Defining the future with stablecoins
Adoption success lies in creating a more understandable environment for users. The current competition in the yield-farming market clearly shows that the Total Value Locked (TVL) is growing in products that provide greater profitability. Driven by the desire to make more money, users shift money from pool to pool, from application to application, chasing high APYs. This requires a 100% focus on the market and huge involvement in data resources.
All this has brought avid DeFi adopters to the decision to develop platforms for allocating users’ stablecoins. I strongly believe in the future, where such DeFi apps could replace TradFi and fiat money may become a relic of the oil and gas era. Cryptocurrency users have to start uncovering the full potential of stablecoins for efficiently harvesting the cryptocurrency field and staying safe from volatility and inconvenient rates. With the forthcoming advent of new platforms, stablecoin holders will be able to earn high interest on USDT, USDC, DAI, and other assets. A decentralized revenue aggregator which calculates the best yield automatically and allocates funds to the most profitable spot seems a natural solution to the aforementioned issues.
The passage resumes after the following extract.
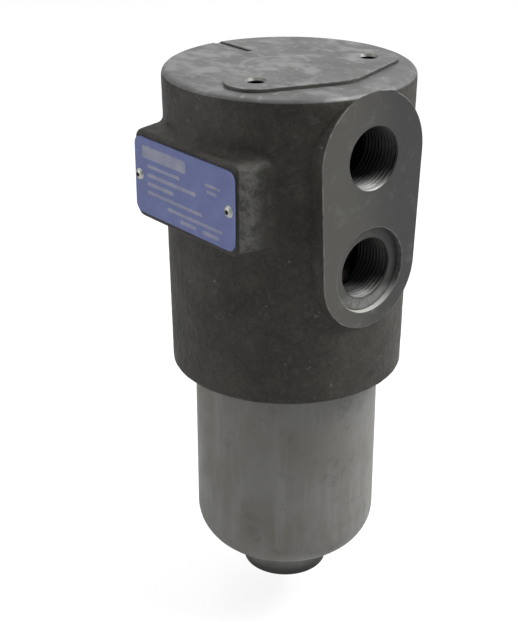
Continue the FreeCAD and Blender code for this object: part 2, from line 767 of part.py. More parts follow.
def pleat_boundary(outer_fold, inner_fold):
    """One side of the folded medium: a fold, a leg, a fold and a leg for each pleat."""
    pitch = 2 * math.pi / pleat_count
    outer_centre_r = pleat_outer_r - pleat_outer_fold_r - pleat_t / 2
    inner_centre_r = pleat_inner_r + pleat_inner_fold_r + pleat_t / 2

    def polar(radius, angle):
        return Vector(radius * math.cos(angle), radius * math.sin(angle), pleat_bottom_z)

    def leg(outer_angle, inner_angle):
        """Ends of the line that touches an outer and an inner fold on opposite sides."""
        outer_centre = polar(outer_centre_r, outer_angle)
        inner_centre = polar(inner_centre_r, inner_angle)
        span = inner_centre - outer_centre
        side = 1 if inner_angle > outer_angle else -1
        heading = math.atan2(span.y, span.x)
        lean = math.acos((outer_fold + inner_fold) / span.Length)
        turn = heading - side * lean
        away = Vector(math.cos(turn), math.sin(turn), 0)
        return outer_centre + away * outer_fold, inner_centre - away * inner_fold

    edges = []
    for index in range(pleat_count):
        tip = index * pitch
        outer_start = leg(tip, tip - pitch / 2)[0]
        outer_end, inner_start = leg(tip, tip + pitch / 2)
        inner_end = leg(tip + pitch, tip + pitch / 2)[1]
        tip_top = polar(outer_centre_r + outer_fold, tip)
        root_low = polar(inner_centre_r - inner_fold, tip + pitch / 2)
        edges.append(Part.Arc(outer_start, tip_top, outer_end).toShape())
        edges.append(line(outer_end, inner_start))
        edges.append(Part.Arc(inner_start, root_low, inner_end).toShape())
        following = leg(tip + pitch, tip + pitch / 2)[0]
        edges.append(line(inner_end, following))
    return Part.Wire(edges)


def element_pleats():
    """Folded medium as one closed pack of constant thickness."""
    half = pleat_t / 2
    outside = pleat_boundary(pleat_outer_fold_r + half, pleat_inner_fold_r - half)
    inside = pleat_boundary(pleat_outer_fold_r - half, pleat_inner_fold_r + half)
    pack = Part.Face(outside).cut(Part.Face(inside))
    return pack.extrude(Vector(0, 0, pleat_top_z - pleat_bottom_z)).Solids[0]


def element_core_tube():
    """Perforated tube, its rows of holes staggered."""
    core = tube(core_r, core_r - core_wall, pleat_bottom_z, pleat_top_z)
    row_gap = (pleat_top_z - pleat_bottom_z) / (core_hole_rows + 1)
    step = 360.0 / core_holes_round
    drills = []
    for row in range(core_hole_rows):
        z = pleat_bottom_z + row_gap * (row + 1)
        for hole in range(core_holes_round):
            turn = math.radians(step * hole + (row % 2) * step / 2)
            outwards = Vector(math.cos(turn), math.sin(turn), 0)
            start = outwards * (core_r - 3 * core_wall) + Vector(0, 0, z)
            drills.append(Part.makeCylinder(core_hole_r, 6 * core_wall, start, outwards))
    return core.cut(Part.makeCompound(drills))


def element_bands():
    """Two thin bands that hold the pleats' outer folds."""
    third = (pleat_top_z - pleat_bottom_z) / 3
    bands = []
    for index in (1, 2):
        middle = pleat_bottom_z + third * index
        bands.append(tube(pleat_outer_r + band_t, pleat_outer_r, middle - band_w / 2, middle + band_w / 2))
    return Part.makeCompound(bands)


def element_spring():
    low = bowl_floor_z
    high = element_bottom_z - spring_end_gap
    return helical_spring(element_spring_wire_r, element_spring_coil_r, element_active_coils, low, high)


def main():
    bowl_ring, bowl_backup = bowl_seals()
    plug, plug_seal = drain_plug()
    spigot, spigot_seal = element_spigot()
    shapes = {
        "filter_head": filter_head(),
        "filter_bowl": filter_bowl(),
        "bowl_o_ring": bowl_ring,
        "bowl_backup_ring": bowl_backup,
        "name_plate": name_plate(),
        "plate_rivets": Part.makeCompound([plate_rivet(y) for y in rivet_places()]),
        "drain_plug": plug,
        "drain_plug_seal": plug_seal,
        "element_spigot": spigot,
        "spigot_o_ring": spigot_seal,
        "bypass_seat": bypass_seat(),
        "bypass_poppet": bypass_poppet(),
        "bypass_spring": bypass_spring(),
        "element_top_cap": element_top_cap(),
        "element_o_ring": element_o_ring(),
        "element_pleats": element_pleats(),
        "element_core_tube": element_core_tube(),
        "element_bands": element_bands(),
        "element_bottom_cap": element_bottom_cap(),
        "element_spring": element_spring(),
    }
    os.makedirs("parts", exist_ok=True)
    for node, shape in shapes.items():
        shape.exportStep("parts/" + node + ".step")
        print(node, "solids", len(shape.Solids), "valid", shape.isValid(), "volume", round(shape.Volume, 1))


main()
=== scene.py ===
"""Looks of a bowl-type hydraulic pressure filter: cast head, blue plate, steel bowl.

Metres, +Z up, the origin on the filter's axis in the plane of the mounting pad.
"""
import json
import math

import bmesh
import bpy
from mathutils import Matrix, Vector, noise


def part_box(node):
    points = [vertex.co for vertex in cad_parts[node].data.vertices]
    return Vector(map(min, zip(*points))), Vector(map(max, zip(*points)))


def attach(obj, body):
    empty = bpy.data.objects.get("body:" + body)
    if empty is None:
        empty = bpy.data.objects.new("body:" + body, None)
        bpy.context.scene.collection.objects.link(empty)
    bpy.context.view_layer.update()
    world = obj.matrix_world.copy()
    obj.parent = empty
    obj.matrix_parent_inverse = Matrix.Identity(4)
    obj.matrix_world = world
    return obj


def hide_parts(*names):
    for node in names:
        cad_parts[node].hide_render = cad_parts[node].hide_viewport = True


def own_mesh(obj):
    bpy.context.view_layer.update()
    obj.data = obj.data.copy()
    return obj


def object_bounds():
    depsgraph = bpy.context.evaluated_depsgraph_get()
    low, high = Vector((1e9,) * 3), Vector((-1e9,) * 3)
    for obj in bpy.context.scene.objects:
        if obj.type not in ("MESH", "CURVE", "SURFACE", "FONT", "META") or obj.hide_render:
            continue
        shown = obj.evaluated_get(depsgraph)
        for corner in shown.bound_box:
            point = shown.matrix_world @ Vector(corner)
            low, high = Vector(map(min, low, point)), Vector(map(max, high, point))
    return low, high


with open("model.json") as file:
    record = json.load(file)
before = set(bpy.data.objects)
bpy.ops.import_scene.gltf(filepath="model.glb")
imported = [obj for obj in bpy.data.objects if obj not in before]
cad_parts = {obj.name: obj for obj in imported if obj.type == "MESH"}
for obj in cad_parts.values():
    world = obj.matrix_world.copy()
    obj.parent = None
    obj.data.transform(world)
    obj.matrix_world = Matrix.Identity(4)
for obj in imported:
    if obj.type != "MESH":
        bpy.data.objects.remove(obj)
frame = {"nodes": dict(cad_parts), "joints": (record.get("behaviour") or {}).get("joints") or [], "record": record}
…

More users, broader horizons
Cryptocurrency is the only gateway into the world of finance and higher profits for many emerging countries. However, there’s a long bumpy road between the dream of achieving a better experience in DeFi. The onset of the new financial world looks very bright from where I stand. Soon, more users will broaden their horizons and enjoy the benefits of new financial technologies in the most profitable ways.